→ Exercise objective
Set down the material once more, exactly as it appears.

→ Given information

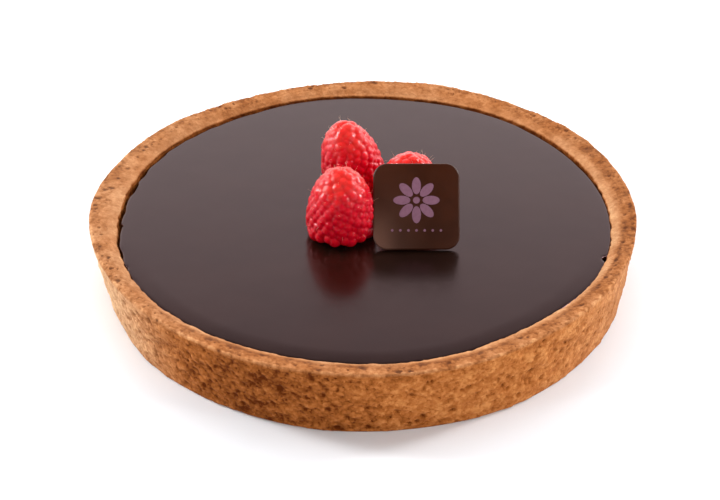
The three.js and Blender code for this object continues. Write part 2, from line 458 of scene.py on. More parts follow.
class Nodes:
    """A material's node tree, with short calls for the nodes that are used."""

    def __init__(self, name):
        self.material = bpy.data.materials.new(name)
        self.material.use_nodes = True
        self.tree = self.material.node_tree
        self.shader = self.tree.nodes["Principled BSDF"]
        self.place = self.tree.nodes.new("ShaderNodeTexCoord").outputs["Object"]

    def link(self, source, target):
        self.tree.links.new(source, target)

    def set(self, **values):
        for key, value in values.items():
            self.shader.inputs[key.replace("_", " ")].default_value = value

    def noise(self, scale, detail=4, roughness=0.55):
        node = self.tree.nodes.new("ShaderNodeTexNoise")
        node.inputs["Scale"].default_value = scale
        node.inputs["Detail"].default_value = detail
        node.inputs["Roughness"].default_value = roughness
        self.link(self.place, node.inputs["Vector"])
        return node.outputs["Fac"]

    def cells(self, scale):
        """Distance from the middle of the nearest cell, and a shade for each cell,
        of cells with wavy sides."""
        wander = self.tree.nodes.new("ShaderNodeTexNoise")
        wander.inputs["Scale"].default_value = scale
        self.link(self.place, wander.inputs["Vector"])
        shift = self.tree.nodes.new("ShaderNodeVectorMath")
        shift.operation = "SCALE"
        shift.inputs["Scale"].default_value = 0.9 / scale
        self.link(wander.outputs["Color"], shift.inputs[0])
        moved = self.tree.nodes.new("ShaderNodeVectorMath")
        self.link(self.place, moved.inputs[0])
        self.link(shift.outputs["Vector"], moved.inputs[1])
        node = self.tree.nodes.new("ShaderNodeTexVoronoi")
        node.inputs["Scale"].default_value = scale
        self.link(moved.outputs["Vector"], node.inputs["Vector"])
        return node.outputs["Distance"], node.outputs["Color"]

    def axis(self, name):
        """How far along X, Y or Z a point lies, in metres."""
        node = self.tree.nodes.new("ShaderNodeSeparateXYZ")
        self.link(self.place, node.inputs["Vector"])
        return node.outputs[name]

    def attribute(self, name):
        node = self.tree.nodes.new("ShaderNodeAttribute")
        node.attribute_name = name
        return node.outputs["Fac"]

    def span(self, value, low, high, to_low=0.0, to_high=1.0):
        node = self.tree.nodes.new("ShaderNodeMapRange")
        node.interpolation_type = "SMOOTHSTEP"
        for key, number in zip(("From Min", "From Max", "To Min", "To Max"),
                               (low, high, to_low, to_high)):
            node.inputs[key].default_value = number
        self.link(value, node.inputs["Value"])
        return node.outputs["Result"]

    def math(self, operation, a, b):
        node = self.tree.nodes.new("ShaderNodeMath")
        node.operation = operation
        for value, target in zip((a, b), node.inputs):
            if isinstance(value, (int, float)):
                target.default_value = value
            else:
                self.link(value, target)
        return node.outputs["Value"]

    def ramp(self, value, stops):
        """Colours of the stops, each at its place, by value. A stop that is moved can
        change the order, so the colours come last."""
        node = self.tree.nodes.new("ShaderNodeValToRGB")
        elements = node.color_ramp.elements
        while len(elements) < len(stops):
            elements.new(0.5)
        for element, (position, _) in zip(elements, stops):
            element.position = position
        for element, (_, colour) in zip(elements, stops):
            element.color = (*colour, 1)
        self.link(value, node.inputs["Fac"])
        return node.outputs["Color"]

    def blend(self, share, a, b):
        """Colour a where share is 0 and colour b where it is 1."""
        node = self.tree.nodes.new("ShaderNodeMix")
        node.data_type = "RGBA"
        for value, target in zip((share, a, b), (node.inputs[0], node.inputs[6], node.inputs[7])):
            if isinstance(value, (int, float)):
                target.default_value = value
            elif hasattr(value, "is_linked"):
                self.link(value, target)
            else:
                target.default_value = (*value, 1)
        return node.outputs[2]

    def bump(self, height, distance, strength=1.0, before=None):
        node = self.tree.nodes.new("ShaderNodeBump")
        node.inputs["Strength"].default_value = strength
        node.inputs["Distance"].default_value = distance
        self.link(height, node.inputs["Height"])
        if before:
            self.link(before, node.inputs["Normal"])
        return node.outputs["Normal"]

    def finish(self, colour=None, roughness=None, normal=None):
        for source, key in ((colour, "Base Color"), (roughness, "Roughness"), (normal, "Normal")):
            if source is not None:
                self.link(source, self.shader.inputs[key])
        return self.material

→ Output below
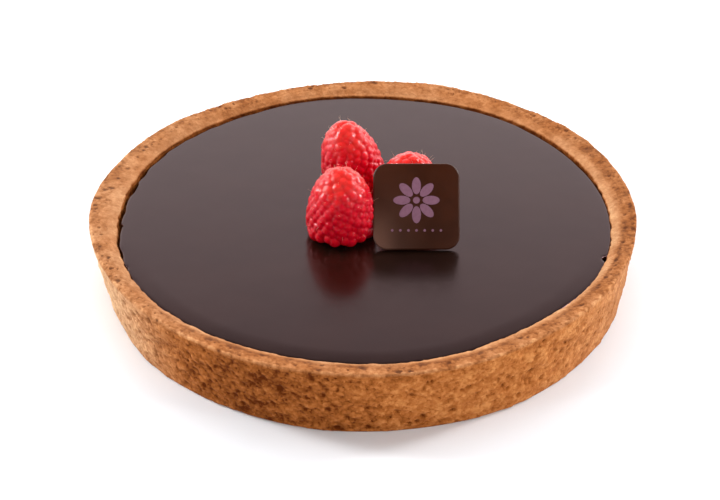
The three.js and Blender code for this object continues. Write part 2, from line 458 of scene.py on. More parts follow.
class Nodes:
    """A material's node tree, with short calls for the nodes that are used."""

    def __init__(self, name):
        self.material = bpy.data.materials.new(name)
        self.material.use_nodes = True
        self.tree = self.material.node_tree
        self.shader = self.tree.nodes["Principled BSDF"]
        self.place = self.tree.nodes.new("ShaderNodeTexCoord").outputs["Object"]

    def link(self, source, target):
        self.tree.links.new(source, target)

    def set(self, **values):
        for key, value in values.items():
            self.shader.inputs[key.replace("_", " ")].default_value = value

    def noise(self, scale, detail=4, roughness=0.55):
        node = self.tree.nodes.new("ShaderNodeTexNoise")
        node.inputs["Scale"].default_value = scale
        node.inputs["Detail"].default_value = detail
        node.inputs["Roughness"].default_value = roughness
        self.link(self.place, node.inputs["Vector"])
        return node.outputs["Fac"]

    def cells(self, scale):
        """Distance from the middle of the nearest cell, and a shade for each cell,
        of cells with wavy sides."""
        wander = self.tree.nodes.new("ShaderNodeTexNoise")
        wander.inputs["Scale"].default_value = scale
        self.link(self.place, wander.inputs["Vector"])
        shift = self.tree.nodes.new("ShaderNodeVectorMath")
        shift.operation = "SCALE"
        shift.inputs["Scale"].default_value = 0.9 / scale
        self.link(wander.outputs["Color"], shift.inputs[0])
        moved = self.tree.nodes.new("ShaderNodeVectorMath")
        self.link(self.place, moved.inputs[0])
        self.link(shift.outputs["Vector"], moved.inputs[1])
        node = self.tree.nodes.new("ShaderNodeTexVoronoi")
        node.inputs["Scale"].default_value = scale
        self.link(moved.outputs["Vector"], node.inputs["Vector"])
        return node.outputs["Distance"], node.outputs["Color"]

    def axis(self, name):
        """How far along X, Y or Z a point lies, in metres."""
        node = self.tree.nodes.new("ShaderNodeSeparateXYZ")
        self.link(self.place, node.inputs["Vector"])
        return node.outputs[name]

    def attribute(self, name):
        node = self.tree.nodes.new("ShaderNodeAttribute")
        node.attribute_name = name
        return node.outputs["Fac"]

    def span(self, value, low, high, to_low=0.0, to_high=1.0):
        node = self.tree.nodes.new("ShaderNodeMapRange")
        node.interpolation_type = "SMOOTHSTEP"
        for key, number in zip(("From Min", "From Max", "To Min", "To Max"),
                               (low, high, to_low, to_high)):
            node.inputs[key].default_value = number
        self.link(value, node.inputs["Value"])
        return node.outputs["Result"]

    def math(self, operation, a, b):
        node = self.tree.nodes.new("ShaderNodeMath")
        node.operation = operation
        for value, target in zip((a, b), node.inputs):
            if isinstance(value, (int, float)):
                target.default_value = value
            else:
                self.link(value, target)
        return node.outputs["Value"]

    def ramp(self, value, stops):
        """Colours of the stops, each at its place, by value. A stop that is moved can
        change the order, so the colours come last."""
        node = self.tree.nodes.new("ShaderNodeValToRGB")
        elements = node.color_ramp.elements
        while len(elements) < len(stops):
            elements.new(0.5)
        for element, (position, _) in zip(elements, stops):
            element.position = position
        for element, (_, colour) in zip(elements, stops):
            element.color = (*colour, 1)
        self.link(value, node.inputs["Fac"])
        return node.outputs["Color"]

    def blend(self, share, a, b):
        """Colour a where share is 0 and colour b where it is 1."""
        node = self.tree.nodes.new("ShaderNodeMix")
        node.data_type = "RGBA"
        for value, target in zip((share, a, b), (node.inputs[0], node.inputs[6], node.inputs[7])):
            if isinstance(value, (int, float)):
                target.default_value = value
            elif hasattr(value, "is_linked"):
                self.link(value, target)
            else:
                target.default_value = (*value, 1)
        return node.outputs[2]

    def bump(self, height, distance, strength=1.0, before=None):
        node = self.tree.nodes.new("ShaderNodeBump")
        node.inputs["Strength"].default_value = strength
        node.inputs["Distance"].default_value = distance
        self.link(height, node.inputs["Height"])
        if before:
            self.link(before, node.inputs["Normal"])
        return node.outputs["Normal"]

    def finish(self, colour=None, roughness=None, normal=None):
        for source, key in ((colour, "Base Color"), (roughness, "Roughness"), (normal, "Normal")):
            if source is not None:
                self.link(source, self.shader.inputs[key])
        return self.material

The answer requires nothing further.